The character string e4 for example represents the note E (e) as a quarter note (4), the string g2 as the note G (g) as a half note (2), and the string c1 as the note C (c) as a whole note (1). This musical excerpt is all within one octave, and there are no rest notes.

Five bit representation of notes

Since the music input is all transposed into the key of C, the chromatic scale and thus octaves are designated by that key. The binary representation of 31 notes and 1 rest within 5 bits will be:

00000 = D (lower octave, or octave 1)
00001 = D# or Eb
00010 = E
00011 = F
00100 = F# or Gb
00101 = G
00110 = G# or Ab
00111 = A
01000 = A# or Bb
01001 = B (lower octave, or octave 1)
01010 = C (middle octave, or octave 2)
01011 = C# or Db
01100 = D
01101 = D# or Eb
01110 = E
01111 = F
10000 = F# or Gb
10001 = G
10010 = G# or Ab
10011 = A
10100 = A# or Bb
10101 = B (middle octave, or octave 1)
10110 = C (upper octave, or octave 3)
10111 = C# or Db
11000 = D
11001 = D# or Eb
11010 = E
11011 = F
11100 = F# or Gb
11101 = G
11110 = G# or Ab (upper octave, or octave 3)
11111 = the rest note

One bit to define a notes duration within a sequence

The 6th bit of a input and output group defines if the current note division of the group (16th note division) is a continuation of the note from the previous group. 0 is off, and 1 is on. Thus if the previous group represents the note A, the current group also represents the note A, and the duration bit is set to 0 in the previous group and 1 in the current group, the resulting translation of the output combines these two 16th A notes into one 8th A note.

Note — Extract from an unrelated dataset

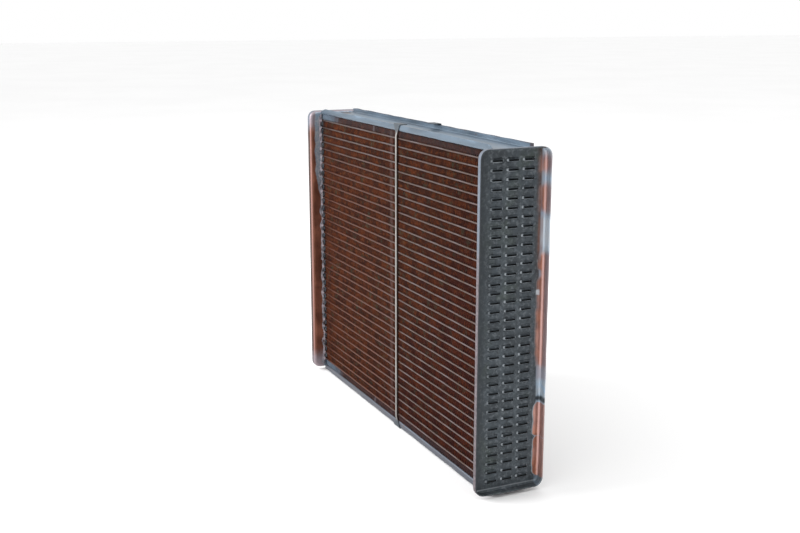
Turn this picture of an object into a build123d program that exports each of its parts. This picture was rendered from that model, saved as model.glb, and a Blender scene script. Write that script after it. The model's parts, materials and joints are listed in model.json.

So the value 0 turns a "note accumulation" flag off for the current group, meaning it is the start of a new note. Then, for every group that follows and has a value of 1 keeps a "note accumulation" flag on so that the duration of all notes in the sequence for which the value is 1 is concated together to form one longer note.

The immediately understood negative aspect of this format is that a series of triplet notes cannot be accounted for. This is a series of three notes played within one count duration that is typically constructed of a series of notes divisible by 2.